Antes de terminar, acercándonos al montaje elaborado por Alfredo Zamora para Doble K Teatro, deberíamos ponderar, en primer lugar, el acierto de una puesta en escena que, sin telones, pero con los elementos precisos, logró representar de manera inequívoca las localizaciones de cada pieza; en segundo lugar, el estimulante empleo de la música que se hizo cuando la acción estuvo detenida para ambientar las dos obras con canciones como El amor es un misterio, de Luz Casal, Los años que nos quedan por vivir, de Los Lunes, o Caballo de cartón, de Joaquín Sabina; y en tercer lugar, el irreprochable trabajo de una pareja de actores que supieron transmitir en cada momento las contradicciones, los matices y la riqueza de cada uno de los personajes que interpretaron.

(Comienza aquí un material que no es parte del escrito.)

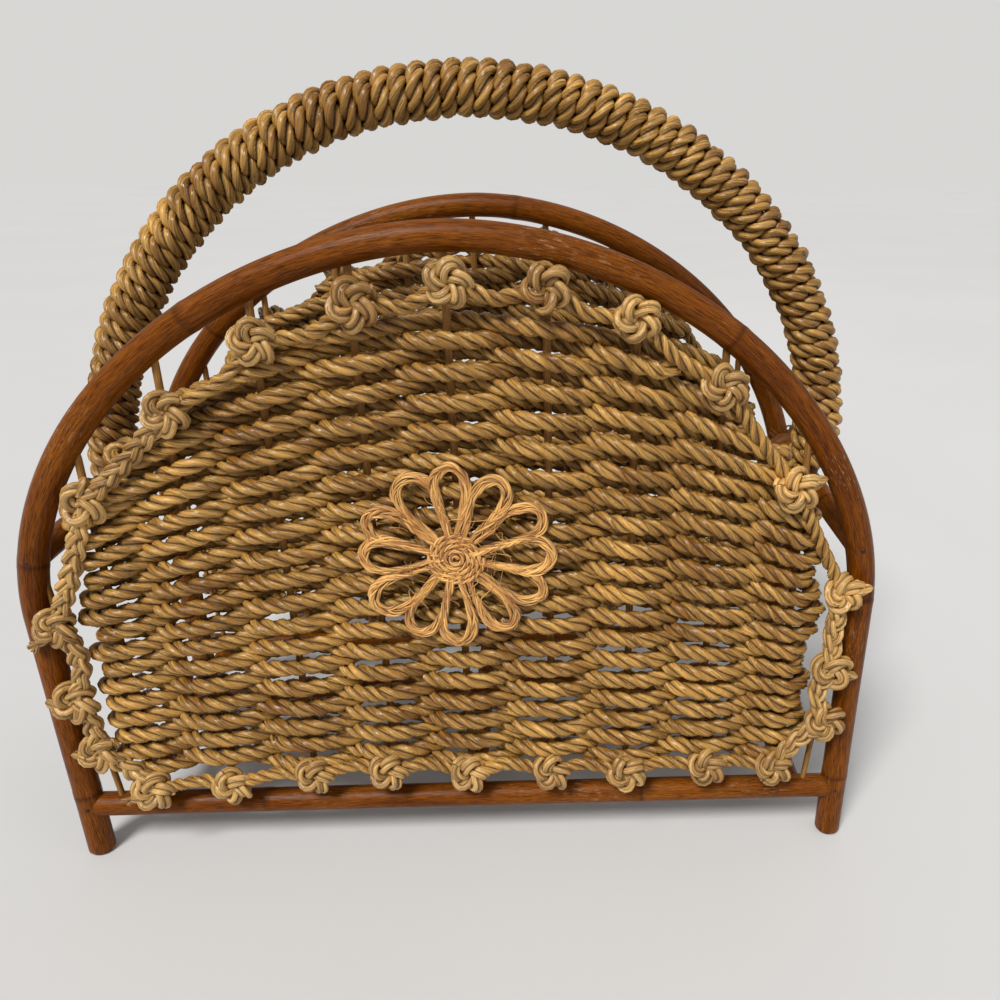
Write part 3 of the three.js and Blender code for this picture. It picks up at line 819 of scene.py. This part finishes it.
class BASKET_OT_poles(bpy.types.Operator):
    """Bends the two hoops and lays the rails, floor bars, side bars and the handle's core"""

    bl_idname = "basket.make_poles"
    bl_label = "Bend the poles"

    def execute(self, context):
        poles, handle, _, _ = sizes()
        for seed, (panel, side) in enumerate(PANELS):
            y = side * poles.panel_y
            hoop = [Vector((x, y, z)) for x, z in arch_points(300, 0.0)]
            hoop = [Vector((poles.leg_x, y, 0.0)), *hoop, Vector((-poles.leg_x, y, 0.0))]
            lay_pole(panel + "_hoop_pole", panel + "_hoop", hoop, HOOP_NODES[panel], seed,
                     poles.pole_radius, ROUND_END)
            rail = sideways(poles.leg_x - RAIL_END, y, poles.rail_height)
            lay_pole(panel + "_rail_pole", panel + "_bottom_rail", rail, RAIL_NODES, seed + 5,
                     poles.rail_radius)
        leg = handle_x(handle_foot())
        bars = (("left", -leg), ("centre", poles.centre_bar_x), ("right", leg))
        for seed, (name, x) in enumerate(bars):
            bar = lengthways(x, poles.panel_y - FLOOR_BAR_END, poles.rail_height)
            lay_pole(name + "_floor_pole", name + "_floor_bar", bar, FLOOR_BAR_NODES, seed + 9,
                     poles.floor_bar_radius)
        z = handle_foot() + poles.rail_radius
        rail = sideways(handle_x(z) - MIDDLE_RAIL_END, 0, z)
        lay_pole("middle_rail_pole", "middle_floor_rail", rail, MIDDLE_RAIL_NODES, 13,
                 poles.rail_radius)
        z = poles.side_bar_height
        for name, side in ENDS:
            bar = lengthways(hoop_x(z, side), poles.panel_y - RAIL_END, z)
            lay_pole(name + "_side_pole", name + "_side_bar", bar, SIDE_BAR_NODES, 16 + side,
                     poles.rail_radius)
        lay_pole("handle_core_pole", "handle_core", handle_line(200), HANDLE_NODES, 21,
                 handle.core_radius)
        return {"FINISHED"}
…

De esta manera, abandonando satisfechos el Auditorio de Guadalupe entre el numeroso público que se dio cita, quizá lo único que echamos en falta ya concluida la velada fue la incorporación de un texto más de la serie compuesta por Paloma Pedrero, ya que habría extendido la obra más allá de la hora de duración y habría dotado de mayor variedad y empaque al conjunto propuesto. Fuera como fuere, felicitándonos una vez más por acudir al teatro para dejarnos seducir y envolver por su incomparable magia, nos despedimos de la escena hasta una próxima vez.